Extracted records =>
# # # # #
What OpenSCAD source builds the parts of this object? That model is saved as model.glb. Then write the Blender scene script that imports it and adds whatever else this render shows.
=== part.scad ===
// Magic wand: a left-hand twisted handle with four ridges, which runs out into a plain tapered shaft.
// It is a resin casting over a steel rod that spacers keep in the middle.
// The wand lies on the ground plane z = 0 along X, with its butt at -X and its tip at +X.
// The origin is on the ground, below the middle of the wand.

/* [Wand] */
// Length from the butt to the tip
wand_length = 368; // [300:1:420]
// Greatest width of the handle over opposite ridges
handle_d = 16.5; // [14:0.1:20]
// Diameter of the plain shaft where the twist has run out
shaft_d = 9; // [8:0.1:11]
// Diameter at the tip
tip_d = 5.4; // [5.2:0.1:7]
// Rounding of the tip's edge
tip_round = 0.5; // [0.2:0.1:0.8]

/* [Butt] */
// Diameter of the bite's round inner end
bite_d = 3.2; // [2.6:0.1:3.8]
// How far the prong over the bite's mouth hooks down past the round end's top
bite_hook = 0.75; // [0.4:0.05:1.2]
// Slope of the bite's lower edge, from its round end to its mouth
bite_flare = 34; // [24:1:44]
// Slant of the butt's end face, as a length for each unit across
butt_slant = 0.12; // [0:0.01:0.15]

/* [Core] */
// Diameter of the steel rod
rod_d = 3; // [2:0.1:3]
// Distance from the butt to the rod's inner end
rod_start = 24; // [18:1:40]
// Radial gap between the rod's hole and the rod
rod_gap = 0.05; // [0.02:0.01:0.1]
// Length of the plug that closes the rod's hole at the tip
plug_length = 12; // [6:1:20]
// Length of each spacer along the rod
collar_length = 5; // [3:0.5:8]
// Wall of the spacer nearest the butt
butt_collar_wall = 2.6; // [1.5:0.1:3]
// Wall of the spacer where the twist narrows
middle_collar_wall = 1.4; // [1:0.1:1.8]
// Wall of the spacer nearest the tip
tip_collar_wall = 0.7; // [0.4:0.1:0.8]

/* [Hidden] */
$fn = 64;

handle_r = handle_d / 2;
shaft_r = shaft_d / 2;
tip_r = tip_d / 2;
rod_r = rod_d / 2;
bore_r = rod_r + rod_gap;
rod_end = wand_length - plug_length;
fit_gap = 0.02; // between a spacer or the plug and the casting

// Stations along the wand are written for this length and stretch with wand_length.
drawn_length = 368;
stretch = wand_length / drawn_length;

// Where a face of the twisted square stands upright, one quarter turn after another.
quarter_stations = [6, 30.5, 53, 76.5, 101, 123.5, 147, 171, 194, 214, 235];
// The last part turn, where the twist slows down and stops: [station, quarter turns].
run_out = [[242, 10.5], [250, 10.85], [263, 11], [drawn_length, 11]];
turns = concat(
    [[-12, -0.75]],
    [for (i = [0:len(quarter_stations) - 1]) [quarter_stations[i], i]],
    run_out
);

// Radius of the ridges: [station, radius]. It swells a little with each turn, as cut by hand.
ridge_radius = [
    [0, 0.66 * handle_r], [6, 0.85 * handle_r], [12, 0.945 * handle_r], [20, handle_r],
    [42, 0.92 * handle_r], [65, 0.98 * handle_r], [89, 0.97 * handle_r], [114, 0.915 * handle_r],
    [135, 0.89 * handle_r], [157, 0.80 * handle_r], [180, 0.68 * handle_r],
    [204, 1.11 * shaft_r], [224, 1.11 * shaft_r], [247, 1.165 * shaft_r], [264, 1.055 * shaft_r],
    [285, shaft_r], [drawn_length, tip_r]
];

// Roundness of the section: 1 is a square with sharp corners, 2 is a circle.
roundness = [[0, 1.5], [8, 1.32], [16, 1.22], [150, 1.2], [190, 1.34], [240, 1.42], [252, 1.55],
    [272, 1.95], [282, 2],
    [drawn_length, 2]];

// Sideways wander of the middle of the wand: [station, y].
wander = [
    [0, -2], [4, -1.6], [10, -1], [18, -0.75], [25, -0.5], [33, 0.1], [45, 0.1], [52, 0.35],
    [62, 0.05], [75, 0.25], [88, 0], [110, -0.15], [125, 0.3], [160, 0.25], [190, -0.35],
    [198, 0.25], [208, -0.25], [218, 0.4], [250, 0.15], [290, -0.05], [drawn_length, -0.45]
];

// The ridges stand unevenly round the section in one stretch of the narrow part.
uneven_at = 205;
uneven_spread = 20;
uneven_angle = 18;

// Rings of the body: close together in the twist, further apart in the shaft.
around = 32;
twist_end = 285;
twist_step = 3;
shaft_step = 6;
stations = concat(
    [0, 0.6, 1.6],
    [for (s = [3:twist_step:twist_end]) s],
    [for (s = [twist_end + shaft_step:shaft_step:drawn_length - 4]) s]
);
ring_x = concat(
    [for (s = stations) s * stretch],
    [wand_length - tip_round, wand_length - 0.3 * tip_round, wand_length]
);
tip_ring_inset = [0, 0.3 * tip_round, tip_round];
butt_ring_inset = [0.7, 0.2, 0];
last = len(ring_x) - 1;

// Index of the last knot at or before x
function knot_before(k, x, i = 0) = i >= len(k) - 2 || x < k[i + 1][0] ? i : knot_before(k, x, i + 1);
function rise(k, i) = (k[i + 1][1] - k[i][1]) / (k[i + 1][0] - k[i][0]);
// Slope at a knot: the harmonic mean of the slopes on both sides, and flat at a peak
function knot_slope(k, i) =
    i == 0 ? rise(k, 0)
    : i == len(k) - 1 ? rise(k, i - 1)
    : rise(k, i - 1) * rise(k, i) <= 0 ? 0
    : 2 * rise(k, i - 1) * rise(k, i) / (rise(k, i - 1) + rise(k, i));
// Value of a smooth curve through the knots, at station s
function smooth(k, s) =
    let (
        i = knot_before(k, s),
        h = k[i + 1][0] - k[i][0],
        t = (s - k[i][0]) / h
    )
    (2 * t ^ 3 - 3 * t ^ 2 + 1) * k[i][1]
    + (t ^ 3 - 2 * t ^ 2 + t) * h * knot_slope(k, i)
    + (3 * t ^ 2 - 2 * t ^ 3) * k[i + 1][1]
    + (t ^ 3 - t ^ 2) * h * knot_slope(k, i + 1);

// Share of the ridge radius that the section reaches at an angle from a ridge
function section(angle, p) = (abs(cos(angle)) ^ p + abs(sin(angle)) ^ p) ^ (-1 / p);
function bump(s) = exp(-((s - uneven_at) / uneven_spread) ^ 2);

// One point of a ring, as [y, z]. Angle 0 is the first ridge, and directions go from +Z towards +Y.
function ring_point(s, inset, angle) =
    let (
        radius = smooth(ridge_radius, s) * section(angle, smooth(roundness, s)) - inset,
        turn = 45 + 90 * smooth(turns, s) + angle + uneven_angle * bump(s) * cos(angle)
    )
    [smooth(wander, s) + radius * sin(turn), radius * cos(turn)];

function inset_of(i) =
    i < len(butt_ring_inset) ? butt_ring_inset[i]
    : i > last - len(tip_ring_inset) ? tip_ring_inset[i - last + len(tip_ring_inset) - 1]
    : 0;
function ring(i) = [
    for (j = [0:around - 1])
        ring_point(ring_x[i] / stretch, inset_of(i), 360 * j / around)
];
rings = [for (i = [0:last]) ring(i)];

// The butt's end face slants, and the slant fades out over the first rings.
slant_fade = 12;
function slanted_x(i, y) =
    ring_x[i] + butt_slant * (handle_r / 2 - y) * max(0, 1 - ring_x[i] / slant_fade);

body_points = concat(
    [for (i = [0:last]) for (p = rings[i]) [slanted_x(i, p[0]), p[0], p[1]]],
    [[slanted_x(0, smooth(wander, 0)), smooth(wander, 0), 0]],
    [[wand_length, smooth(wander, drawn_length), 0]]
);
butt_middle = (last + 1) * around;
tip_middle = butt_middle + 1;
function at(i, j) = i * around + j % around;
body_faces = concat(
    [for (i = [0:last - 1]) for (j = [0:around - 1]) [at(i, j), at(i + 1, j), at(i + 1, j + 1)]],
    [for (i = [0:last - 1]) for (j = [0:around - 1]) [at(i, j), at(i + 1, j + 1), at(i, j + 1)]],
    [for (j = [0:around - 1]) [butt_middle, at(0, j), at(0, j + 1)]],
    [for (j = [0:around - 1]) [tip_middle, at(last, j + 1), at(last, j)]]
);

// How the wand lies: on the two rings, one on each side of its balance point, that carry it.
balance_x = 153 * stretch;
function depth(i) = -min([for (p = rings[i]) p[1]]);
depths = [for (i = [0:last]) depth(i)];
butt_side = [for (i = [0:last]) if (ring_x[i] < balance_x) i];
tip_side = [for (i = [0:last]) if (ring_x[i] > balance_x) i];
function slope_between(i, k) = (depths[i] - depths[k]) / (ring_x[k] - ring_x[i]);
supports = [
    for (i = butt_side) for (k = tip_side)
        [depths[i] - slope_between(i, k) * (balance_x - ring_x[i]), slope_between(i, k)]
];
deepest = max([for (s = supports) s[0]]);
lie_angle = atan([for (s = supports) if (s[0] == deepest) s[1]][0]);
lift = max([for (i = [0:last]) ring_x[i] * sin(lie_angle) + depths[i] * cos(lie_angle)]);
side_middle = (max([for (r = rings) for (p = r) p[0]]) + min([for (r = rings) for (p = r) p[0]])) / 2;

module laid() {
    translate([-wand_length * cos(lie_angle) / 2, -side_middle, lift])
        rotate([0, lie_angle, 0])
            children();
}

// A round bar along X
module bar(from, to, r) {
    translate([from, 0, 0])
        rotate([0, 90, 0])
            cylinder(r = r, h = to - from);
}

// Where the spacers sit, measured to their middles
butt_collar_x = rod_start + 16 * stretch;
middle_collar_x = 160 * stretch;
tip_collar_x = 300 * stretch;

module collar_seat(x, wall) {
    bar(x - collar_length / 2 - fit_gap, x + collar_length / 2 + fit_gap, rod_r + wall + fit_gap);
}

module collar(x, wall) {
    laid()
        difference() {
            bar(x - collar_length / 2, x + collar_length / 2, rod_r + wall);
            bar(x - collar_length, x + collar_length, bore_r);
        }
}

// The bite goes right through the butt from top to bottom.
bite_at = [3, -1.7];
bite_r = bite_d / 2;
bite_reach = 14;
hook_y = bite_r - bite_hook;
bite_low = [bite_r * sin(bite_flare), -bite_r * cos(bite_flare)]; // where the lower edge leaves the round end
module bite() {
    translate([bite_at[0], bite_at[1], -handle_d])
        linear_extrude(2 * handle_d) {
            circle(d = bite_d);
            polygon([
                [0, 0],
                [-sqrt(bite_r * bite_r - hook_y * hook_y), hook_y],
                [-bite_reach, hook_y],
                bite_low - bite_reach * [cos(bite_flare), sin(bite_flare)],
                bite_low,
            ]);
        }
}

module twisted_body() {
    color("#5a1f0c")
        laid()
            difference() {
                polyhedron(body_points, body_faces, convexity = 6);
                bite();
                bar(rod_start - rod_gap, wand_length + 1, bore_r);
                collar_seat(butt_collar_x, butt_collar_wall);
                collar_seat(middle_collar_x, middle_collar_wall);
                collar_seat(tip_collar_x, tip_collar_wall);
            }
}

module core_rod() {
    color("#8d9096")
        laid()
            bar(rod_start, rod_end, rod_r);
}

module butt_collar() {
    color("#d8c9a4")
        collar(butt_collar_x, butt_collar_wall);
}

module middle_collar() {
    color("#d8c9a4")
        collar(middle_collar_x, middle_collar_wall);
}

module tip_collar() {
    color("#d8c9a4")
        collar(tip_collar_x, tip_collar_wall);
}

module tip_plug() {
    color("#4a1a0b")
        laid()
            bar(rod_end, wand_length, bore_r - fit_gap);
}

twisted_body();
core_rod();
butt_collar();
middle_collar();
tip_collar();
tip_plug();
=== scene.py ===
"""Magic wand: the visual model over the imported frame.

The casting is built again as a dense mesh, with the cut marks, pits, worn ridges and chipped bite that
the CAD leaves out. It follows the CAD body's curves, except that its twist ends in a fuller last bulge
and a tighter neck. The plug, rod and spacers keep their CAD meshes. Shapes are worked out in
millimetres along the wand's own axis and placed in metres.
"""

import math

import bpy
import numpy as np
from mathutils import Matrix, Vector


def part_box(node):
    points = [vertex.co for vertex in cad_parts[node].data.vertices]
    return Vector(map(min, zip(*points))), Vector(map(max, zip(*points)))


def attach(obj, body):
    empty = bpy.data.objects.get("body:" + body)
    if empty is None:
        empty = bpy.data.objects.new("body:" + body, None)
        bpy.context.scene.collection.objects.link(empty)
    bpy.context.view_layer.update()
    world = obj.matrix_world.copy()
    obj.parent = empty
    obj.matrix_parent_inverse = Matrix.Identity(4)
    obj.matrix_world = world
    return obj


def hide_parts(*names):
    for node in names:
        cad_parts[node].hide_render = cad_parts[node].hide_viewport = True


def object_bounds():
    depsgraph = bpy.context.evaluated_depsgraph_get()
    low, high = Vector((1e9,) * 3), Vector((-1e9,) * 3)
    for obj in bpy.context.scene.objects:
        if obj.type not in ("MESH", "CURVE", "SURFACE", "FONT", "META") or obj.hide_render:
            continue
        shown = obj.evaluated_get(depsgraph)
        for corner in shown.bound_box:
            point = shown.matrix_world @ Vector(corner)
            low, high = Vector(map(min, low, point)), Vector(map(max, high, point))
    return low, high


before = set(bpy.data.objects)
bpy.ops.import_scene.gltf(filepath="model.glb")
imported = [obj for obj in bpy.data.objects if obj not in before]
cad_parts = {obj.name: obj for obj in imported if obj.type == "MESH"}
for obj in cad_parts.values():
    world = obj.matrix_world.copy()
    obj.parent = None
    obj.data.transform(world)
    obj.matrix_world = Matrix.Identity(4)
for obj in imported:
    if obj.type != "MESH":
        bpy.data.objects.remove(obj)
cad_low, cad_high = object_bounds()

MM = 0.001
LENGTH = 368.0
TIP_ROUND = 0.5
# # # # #
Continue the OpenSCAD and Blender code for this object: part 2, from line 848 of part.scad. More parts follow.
# # # # #
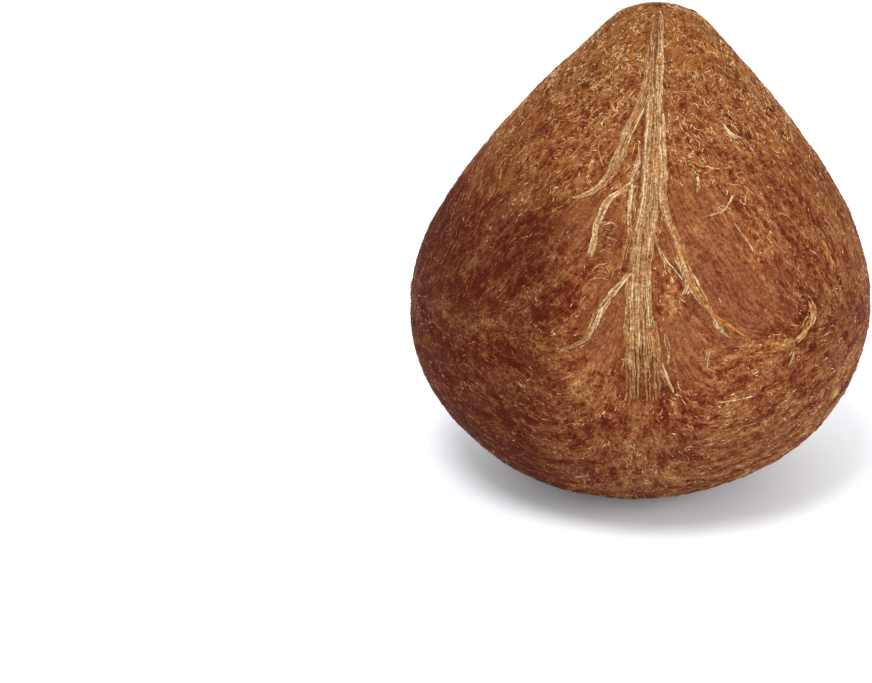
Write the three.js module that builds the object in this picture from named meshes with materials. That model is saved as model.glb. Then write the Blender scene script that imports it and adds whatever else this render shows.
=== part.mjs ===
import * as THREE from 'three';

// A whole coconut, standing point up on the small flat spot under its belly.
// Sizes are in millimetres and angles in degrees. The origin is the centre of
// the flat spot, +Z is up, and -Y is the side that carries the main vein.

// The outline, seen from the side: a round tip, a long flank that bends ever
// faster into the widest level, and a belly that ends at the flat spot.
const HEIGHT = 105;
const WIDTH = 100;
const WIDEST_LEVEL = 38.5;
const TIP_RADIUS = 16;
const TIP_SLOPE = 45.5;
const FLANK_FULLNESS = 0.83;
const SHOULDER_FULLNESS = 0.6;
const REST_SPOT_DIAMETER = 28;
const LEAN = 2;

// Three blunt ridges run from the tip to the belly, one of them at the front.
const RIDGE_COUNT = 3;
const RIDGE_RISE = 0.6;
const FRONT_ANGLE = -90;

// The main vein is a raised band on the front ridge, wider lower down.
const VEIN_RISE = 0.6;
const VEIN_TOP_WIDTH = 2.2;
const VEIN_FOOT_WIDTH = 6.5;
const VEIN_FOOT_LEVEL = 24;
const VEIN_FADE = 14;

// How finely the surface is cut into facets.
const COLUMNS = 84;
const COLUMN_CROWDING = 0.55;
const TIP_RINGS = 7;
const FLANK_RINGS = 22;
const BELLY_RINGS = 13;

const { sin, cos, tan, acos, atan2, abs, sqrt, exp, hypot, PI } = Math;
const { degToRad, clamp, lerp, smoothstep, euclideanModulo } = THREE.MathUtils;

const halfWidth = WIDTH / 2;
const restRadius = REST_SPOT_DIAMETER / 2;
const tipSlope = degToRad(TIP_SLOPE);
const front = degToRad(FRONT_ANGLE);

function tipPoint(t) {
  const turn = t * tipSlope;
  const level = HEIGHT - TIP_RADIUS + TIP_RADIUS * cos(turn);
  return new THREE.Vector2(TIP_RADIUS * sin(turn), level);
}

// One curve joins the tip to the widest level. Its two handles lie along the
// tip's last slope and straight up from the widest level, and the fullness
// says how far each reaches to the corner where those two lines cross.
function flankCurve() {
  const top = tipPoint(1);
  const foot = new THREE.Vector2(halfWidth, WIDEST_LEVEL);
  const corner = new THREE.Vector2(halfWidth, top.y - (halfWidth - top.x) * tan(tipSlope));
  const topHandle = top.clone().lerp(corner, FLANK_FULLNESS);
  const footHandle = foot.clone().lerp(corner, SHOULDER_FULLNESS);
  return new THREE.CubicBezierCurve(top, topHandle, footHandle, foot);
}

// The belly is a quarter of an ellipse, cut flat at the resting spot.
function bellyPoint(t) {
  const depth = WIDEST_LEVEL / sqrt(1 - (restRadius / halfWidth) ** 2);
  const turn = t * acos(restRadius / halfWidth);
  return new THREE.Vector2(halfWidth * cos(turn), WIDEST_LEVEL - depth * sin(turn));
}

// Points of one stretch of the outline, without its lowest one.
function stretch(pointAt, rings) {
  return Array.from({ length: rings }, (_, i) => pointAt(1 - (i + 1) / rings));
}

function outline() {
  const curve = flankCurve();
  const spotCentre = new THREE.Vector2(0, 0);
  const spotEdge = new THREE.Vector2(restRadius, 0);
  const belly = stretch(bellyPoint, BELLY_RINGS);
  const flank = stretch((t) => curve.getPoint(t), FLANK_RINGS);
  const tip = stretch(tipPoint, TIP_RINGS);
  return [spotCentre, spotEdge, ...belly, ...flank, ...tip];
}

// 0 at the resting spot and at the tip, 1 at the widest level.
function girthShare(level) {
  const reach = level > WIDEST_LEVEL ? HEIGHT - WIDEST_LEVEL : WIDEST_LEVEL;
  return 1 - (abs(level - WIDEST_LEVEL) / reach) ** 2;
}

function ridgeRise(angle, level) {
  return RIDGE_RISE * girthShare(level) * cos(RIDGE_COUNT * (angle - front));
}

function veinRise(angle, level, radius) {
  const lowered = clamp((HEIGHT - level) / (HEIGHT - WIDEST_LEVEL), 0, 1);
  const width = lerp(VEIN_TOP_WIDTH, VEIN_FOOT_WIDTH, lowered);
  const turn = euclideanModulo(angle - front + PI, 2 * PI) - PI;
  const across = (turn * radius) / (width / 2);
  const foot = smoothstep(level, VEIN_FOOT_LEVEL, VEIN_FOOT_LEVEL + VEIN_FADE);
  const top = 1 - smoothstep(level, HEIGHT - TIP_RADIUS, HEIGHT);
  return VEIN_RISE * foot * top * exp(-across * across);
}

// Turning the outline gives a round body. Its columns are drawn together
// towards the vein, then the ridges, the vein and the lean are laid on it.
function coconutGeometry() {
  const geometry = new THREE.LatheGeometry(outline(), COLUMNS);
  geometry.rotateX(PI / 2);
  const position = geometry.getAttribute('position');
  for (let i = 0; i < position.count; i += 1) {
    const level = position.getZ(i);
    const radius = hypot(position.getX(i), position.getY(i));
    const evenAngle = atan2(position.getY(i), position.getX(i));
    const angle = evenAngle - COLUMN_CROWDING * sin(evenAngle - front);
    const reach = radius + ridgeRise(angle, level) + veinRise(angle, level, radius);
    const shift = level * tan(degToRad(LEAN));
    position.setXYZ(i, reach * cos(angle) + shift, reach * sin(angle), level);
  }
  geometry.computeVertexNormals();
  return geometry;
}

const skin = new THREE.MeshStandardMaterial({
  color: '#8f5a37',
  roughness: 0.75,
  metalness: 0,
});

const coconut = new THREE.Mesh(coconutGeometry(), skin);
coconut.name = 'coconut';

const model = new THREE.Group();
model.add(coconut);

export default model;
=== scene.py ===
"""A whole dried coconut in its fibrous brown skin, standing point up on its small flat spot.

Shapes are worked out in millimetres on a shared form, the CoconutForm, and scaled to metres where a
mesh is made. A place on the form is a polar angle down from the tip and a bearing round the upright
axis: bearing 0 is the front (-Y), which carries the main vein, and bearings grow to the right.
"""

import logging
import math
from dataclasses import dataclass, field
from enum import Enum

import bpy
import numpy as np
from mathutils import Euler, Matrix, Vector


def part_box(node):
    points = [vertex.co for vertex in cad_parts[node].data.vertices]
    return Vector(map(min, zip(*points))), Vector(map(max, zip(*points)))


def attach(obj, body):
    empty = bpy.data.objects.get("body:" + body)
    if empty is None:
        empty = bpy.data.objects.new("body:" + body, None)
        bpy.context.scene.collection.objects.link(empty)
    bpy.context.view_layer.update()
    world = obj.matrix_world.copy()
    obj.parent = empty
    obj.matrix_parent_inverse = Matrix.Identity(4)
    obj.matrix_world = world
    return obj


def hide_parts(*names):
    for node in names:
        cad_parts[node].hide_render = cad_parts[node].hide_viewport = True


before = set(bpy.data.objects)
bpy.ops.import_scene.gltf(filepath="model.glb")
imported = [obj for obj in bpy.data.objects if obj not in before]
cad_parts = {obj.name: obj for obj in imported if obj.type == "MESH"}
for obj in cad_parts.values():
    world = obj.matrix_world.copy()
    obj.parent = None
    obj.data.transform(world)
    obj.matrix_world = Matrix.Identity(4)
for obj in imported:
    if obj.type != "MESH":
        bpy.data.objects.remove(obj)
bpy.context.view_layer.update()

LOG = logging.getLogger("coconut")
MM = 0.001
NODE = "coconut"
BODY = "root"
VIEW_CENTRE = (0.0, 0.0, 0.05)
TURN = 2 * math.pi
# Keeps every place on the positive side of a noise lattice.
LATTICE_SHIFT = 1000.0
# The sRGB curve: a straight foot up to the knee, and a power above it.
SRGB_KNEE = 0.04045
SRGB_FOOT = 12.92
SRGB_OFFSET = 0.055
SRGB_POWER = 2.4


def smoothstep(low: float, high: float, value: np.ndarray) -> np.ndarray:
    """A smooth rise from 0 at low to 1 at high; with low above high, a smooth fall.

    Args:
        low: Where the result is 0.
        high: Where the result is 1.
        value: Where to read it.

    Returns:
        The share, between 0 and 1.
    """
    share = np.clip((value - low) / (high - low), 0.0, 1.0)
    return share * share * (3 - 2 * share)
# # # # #
Task prompt =>
Your task is to give again the lines from the one containing "Write the three.js" to the one containing "import * as THREE from 'three';", both lines included, exactly and without anything added.

Final result =>
Write the three.js module that builds the object in this picture from named meshes with materials. That model is saved as model.glb. Then write the Blender scene script that imports it and adds whatever else this render shows.
=== part.mjs ===
import * as THREE from 'three';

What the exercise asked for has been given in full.